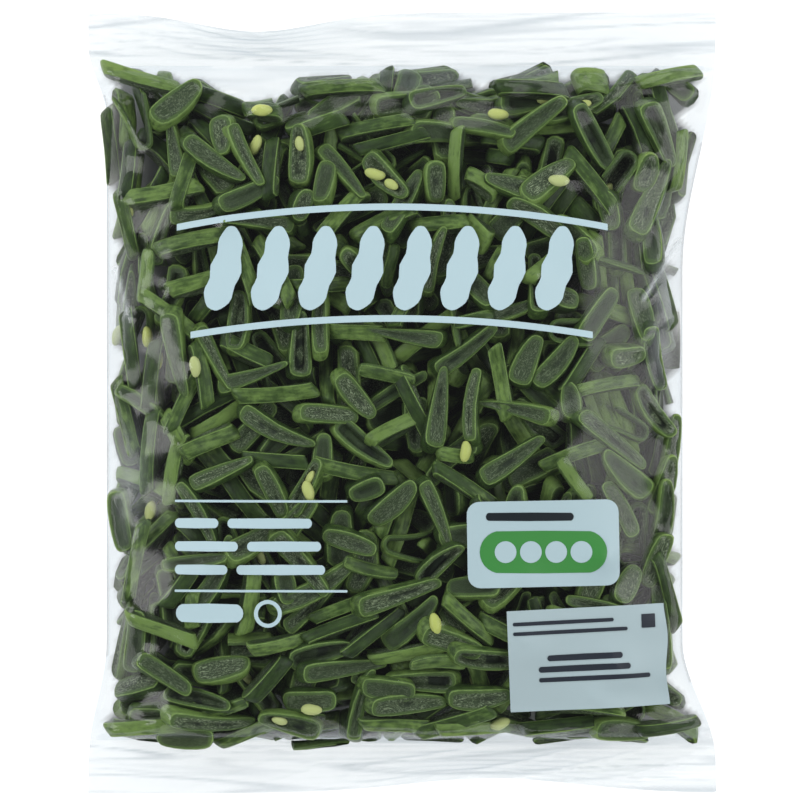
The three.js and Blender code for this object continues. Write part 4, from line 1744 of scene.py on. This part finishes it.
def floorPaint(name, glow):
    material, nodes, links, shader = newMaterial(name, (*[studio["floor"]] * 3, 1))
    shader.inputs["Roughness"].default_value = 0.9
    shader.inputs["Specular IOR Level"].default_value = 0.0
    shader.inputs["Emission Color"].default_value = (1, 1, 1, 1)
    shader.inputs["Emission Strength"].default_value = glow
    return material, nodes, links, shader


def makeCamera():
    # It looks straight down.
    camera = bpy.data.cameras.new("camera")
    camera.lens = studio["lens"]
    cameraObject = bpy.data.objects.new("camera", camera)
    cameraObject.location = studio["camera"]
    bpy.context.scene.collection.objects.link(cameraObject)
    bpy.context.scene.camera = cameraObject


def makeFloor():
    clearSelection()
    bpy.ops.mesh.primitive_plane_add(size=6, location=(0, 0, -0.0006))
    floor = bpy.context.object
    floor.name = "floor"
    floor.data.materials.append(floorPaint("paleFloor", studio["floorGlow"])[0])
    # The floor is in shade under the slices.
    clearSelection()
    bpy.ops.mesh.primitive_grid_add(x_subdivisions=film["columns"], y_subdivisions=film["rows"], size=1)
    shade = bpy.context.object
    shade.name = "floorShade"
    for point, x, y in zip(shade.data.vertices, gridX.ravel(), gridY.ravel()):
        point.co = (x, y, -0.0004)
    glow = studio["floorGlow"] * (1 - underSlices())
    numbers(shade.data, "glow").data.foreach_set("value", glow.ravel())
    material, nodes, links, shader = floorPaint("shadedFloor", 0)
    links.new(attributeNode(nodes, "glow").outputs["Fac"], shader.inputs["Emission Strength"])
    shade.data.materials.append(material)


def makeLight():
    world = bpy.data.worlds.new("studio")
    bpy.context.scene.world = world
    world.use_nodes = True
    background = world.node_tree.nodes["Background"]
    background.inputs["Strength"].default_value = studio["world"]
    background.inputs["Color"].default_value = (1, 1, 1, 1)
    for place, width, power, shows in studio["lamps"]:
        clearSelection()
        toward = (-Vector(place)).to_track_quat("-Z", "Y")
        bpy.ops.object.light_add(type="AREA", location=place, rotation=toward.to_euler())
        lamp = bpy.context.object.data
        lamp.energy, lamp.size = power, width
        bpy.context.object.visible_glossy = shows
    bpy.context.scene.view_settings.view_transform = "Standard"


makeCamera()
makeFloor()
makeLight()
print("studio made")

[Request]
Output all of the data above without any alteration.

[Task result]
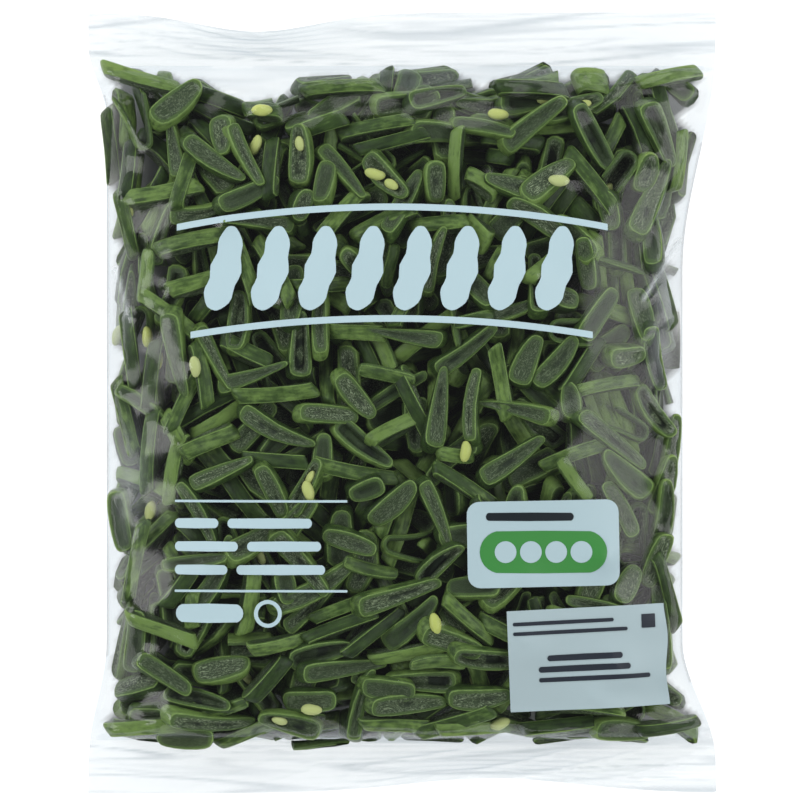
The three.js and Blender code for this object continues. Write part 4, from line 1744 of scene.py on. This part finishes it.
def floorPaint(name, glow):
    material, nodes, links, shader = newMaterial(name, (*[studio["floor"]] * 3, 1))
    shader.inputs["Roughness"].default_value = 0.9
    shader.inputs["Specular IOR Level"].default_value = 0.0
    shader.inputs["Emission Color"].default_value = (1, 1, 1, 1)
    shader.inputs["Emission Strength"].default_value = glow
    return material, nodes, links, shader


def makeCamera():
    # It looks straight down.
    camera = bpy.data.cameras.new("camera")
    camera.lens = studio["lens"]
    cameraObject = bpy.data.objects.new("camera", camera)
    cameraObject.location = studio["camera"]
    bpy.context.scene.collection.objects.link(cameraObject)
    bpy.context.scene.camera = cameraObject


def makeFloor():
    clearSelection()
    bpy.ops.mesh.primitive_plane_add(size=6, location=(0, 0, -0.0006))
    floor = bpy.context.object
    floor.name = "floor"
    floor.data.materials.append(floorPaint("paleFloor", studio["floorGlow"])[0])
    # The floor is in shade under the slices.
    clearSelection()
    bpy.ops.mesh.primitive_grid_add(x_subdivisions=film["columns"], y_subdivisions=film["rows"], size=1)
    shade = bpy.context.object
    shade.name = "floorShade"
    for point, x, y in zip(shade.data.vertices, gridX.ravel(), gridY.ravel()):
        point.co = (x, y, -0.0004)
    glow = studio["floorGlow"] * (1 - underSlices())
    numbers(shade.data, "glow").data.foreach_set("value", glow.ravel())
    material, nodes, links, shader = floorPaint("shadedFloor", 0)
    links.new(attributeNode(nodes, "glow").outputs["Fac"], shader.inputs["Emission Strength"])
    shade.data.materials.append(material)


def makeLight():
    world = bpy.data.worlds.new("studio")
    bpy.context.scene.world = world
    world.use_nodes = True
    background = world.node_tree.nodes["Background"]
    background.inputs["Strength"].default_value = studio["world"]
    background.inputs["Color"].default_value = (1, 1, 1, 1)
    for place, width, power, shows in studio["lamps"]:
        clearSelection()
        toward = (-Vector(place)).to_track_quat("-Z", "Y")
        bpy.ops.object.light_add(type="AREA", location=place, rotation=toward.to_euler())
        lamp = bpy.context.object.data
        lamp.energy, lamp.size = power, width
        bpy.context.object.visible_glossy = shows
    bpy.context.scene.view_settings.view_transform = "Standard"


makeCamera()
makeFloor()
makeLight()
print("studio made")